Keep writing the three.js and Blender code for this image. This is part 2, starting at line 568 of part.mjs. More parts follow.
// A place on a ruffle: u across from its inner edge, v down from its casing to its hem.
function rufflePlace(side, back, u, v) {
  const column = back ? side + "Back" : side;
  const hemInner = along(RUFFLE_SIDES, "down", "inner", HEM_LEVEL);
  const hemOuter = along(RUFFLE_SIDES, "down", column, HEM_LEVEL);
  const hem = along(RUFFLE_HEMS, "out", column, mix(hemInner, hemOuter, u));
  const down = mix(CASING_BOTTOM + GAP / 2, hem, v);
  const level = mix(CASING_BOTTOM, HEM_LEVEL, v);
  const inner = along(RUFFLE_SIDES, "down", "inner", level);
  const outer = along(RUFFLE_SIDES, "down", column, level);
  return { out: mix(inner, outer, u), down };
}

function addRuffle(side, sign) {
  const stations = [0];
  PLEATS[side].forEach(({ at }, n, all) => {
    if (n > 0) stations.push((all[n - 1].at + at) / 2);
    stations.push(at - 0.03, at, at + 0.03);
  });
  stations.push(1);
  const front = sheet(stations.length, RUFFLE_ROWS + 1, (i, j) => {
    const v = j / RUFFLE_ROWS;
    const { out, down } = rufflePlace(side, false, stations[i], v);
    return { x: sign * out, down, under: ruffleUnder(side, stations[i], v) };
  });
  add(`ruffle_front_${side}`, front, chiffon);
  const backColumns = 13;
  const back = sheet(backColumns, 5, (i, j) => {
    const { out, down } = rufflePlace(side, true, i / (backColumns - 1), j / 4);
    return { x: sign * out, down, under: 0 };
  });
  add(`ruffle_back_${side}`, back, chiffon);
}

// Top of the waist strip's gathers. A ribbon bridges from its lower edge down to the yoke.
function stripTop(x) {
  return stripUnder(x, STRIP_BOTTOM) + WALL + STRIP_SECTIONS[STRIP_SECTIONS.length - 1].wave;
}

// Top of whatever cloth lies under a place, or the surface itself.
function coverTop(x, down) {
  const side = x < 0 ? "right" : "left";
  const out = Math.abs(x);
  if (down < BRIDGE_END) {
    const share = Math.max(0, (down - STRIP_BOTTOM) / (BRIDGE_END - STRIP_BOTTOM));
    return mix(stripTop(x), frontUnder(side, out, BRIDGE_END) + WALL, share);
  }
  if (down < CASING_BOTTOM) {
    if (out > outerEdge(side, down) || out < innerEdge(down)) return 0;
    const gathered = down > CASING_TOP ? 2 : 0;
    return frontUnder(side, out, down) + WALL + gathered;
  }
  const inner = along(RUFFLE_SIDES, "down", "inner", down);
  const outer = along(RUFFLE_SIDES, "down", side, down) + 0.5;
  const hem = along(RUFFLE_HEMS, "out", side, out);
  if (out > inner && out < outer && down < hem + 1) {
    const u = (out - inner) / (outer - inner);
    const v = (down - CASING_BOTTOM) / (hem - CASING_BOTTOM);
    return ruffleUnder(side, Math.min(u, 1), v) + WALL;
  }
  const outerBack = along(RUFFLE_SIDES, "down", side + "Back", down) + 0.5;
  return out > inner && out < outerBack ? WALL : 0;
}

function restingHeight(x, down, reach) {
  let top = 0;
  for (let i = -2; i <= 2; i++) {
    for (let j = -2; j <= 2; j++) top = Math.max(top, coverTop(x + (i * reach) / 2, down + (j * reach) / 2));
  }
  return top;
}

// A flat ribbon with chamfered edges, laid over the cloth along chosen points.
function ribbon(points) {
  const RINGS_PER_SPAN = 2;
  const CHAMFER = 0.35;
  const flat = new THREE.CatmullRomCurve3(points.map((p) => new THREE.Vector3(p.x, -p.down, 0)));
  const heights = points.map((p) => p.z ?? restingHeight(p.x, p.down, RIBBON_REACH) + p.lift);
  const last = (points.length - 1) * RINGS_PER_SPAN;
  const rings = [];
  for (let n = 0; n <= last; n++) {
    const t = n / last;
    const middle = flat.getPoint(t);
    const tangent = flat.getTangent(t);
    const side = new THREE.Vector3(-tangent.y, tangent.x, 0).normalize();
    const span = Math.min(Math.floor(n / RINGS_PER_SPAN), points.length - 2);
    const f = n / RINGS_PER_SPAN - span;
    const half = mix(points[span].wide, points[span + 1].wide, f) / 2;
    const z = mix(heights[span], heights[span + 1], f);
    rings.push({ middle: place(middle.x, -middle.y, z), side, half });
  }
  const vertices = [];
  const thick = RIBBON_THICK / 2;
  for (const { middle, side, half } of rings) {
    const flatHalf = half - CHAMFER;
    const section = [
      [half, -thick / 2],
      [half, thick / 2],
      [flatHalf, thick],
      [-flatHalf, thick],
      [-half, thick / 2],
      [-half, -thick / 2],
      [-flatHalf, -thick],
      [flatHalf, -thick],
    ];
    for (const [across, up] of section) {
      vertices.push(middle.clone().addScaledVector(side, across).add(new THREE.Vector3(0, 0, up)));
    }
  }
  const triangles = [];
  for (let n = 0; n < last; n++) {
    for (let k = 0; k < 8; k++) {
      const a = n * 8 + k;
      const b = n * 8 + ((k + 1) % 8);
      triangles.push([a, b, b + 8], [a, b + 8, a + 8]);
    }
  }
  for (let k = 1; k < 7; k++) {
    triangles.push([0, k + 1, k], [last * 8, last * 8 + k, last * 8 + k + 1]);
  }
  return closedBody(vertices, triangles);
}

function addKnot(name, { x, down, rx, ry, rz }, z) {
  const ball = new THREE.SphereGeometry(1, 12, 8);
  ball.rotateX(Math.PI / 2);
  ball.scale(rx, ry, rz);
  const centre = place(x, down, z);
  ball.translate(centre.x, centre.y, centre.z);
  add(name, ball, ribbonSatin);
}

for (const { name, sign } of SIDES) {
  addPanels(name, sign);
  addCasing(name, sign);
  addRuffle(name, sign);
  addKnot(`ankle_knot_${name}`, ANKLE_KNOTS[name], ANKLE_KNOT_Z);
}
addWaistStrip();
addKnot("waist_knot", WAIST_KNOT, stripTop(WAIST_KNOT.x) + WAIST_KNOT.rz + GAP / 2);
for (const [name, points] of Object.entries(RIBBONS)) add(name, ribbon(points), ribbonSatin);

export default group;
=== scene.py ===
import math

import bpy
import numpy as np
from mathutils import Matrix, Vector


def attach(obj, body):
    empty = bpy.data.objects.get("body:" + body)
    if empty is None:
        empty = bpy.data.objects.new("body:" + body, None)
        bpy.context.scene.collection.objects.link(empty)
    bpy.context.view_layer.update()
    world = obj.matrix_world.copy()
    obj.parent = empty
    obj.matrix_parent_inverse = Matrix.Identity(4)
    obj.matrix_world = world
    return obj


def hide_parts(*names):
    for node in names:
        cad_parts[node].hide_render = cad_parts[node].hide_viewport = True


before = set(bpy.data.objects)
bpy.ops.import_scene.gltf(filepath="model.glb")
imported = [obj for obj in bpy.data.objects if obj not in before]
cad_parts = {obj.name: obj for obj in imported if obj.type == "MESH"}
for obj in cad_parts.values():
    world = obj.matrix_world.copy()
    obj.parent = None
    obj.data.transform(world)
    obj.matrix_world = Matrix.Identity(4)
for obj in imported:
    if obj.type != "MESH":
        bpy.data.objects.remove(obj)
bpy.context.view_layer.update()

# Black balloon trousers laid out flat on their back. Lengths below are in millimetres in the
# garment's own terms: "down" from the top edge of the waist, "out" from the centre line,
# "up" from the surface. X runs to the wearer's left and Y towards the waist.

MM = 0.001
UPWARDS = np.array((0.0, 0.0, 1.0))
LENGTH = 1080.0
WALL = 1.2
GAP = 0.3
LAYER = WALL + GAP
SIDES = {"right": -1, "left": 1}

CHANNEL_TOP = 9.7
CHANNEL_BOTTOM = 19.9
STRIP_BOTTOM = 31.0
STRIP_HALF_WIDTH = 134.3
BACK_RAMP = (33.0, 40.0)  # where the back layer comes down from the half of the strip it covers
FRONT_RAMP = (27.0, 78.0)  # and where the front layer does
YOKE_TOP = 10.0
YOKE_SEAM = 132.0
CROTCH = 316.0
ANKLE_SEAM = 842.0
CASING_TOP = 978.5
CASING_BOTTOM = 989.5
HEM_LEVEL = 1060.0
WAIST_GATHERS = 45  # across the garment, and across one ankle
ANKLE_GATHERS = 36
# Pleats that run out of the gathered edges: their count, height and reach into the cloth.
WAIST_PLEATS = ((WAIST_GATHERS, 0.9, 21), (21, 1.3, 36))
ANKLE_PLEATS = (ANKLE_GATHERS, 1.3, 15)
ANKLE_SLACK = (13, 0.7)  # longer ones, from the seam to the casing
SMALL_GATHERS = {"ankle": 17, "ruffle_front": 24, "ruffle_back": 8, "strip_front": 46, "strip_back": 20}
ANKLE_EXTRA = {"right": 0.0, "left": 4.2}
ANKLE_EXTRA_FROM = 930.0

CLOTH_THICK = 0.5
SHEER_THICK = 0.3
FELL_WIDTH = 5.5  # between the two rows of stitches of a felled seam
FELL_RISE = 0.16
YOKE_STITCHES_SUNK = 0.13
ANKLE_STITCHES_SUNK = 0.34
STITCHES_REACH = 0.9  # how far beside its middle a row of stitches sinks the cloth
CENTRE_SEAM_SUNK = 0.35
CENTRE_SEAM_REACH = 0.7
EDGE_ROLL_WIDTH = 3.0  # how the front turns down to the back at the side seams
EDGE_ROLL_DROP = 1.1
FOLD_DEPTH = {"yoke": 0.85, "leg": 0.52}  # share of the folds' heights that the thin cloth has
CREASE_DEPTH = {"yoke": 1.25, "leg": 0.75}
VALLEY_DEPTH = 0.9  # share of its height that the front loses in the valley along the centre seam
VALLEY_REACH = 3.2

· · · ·

Everything from the line containing "down, rx, ry, rz" down to the line containing "obj.parent = None" should be retyped exactly, both lines included, and nothing more.

function addKnot(name, { x, down, rx, ry, rz }, z) {
  const ball = new THREE.SphereGeometry(1, 12, 8);
  ball.rotateX(Math.PI / 2);
  ball.scale(rx, ry, rz);
  const centre = place(x, down, z);
  ball.translate(centre.x, centre.y, centre.z);
  add(name, ball, ribbonSatin);
}

for (const { name, sign } of SIDES) {
  addPanels(name, sign);
  addCasing(name, sign);
  addRuffle(name, sign);
  addKnot(`ankle_knot_${name}`, ANKLE_KNOTS[name], ANKLE_KNOT_Z);
}
addWaistStrip();
addKnot("waist_knot", WAIST_KNOT, stripTop(WAIST_KNOT.x) + WAIST_KNOT.rz + GAP / 2);
for (const [name, points] of Object.entries(RIBBONS)) add(name, ribbon(points), ribbonSatin);

export default group;
=== scene.py ===
import math

import bpy
import numpy as np
from mathutils import Matrix, Vector


def attach(obj, body):
    empty = bpy.data.objects.get("body:" + body)
    if empty is None:
        empty = bpy.data.objects.new("body:" + body, None)
        bpy.context.scene.collection.objects.link(empty)
    bpy.context.view_layer.update()
    world = obj.matrix_world.copy()
    obj.parent = empty
    obj.matrix_parent_inverse = Matrix.Identity(4)
    obj.matrix_world = world
    return obj


def hide_parts(*names):
    for node in names:
        cad_parts[node].hide_render = cad_parts[node].hide_viewport = True


before = set(bpy.data.objects)
bpy.ops.import_scene.gltf(filepath="model.glb")
imported = [obj for obj in bpy.data.objects if obj not in before]
cad_parts = {obj.name: obj for obj in imported if obj.type == "MESH"}
for obj in cad_parts.values():
    world = obj.matrix_world.copy()
    obj.parent = None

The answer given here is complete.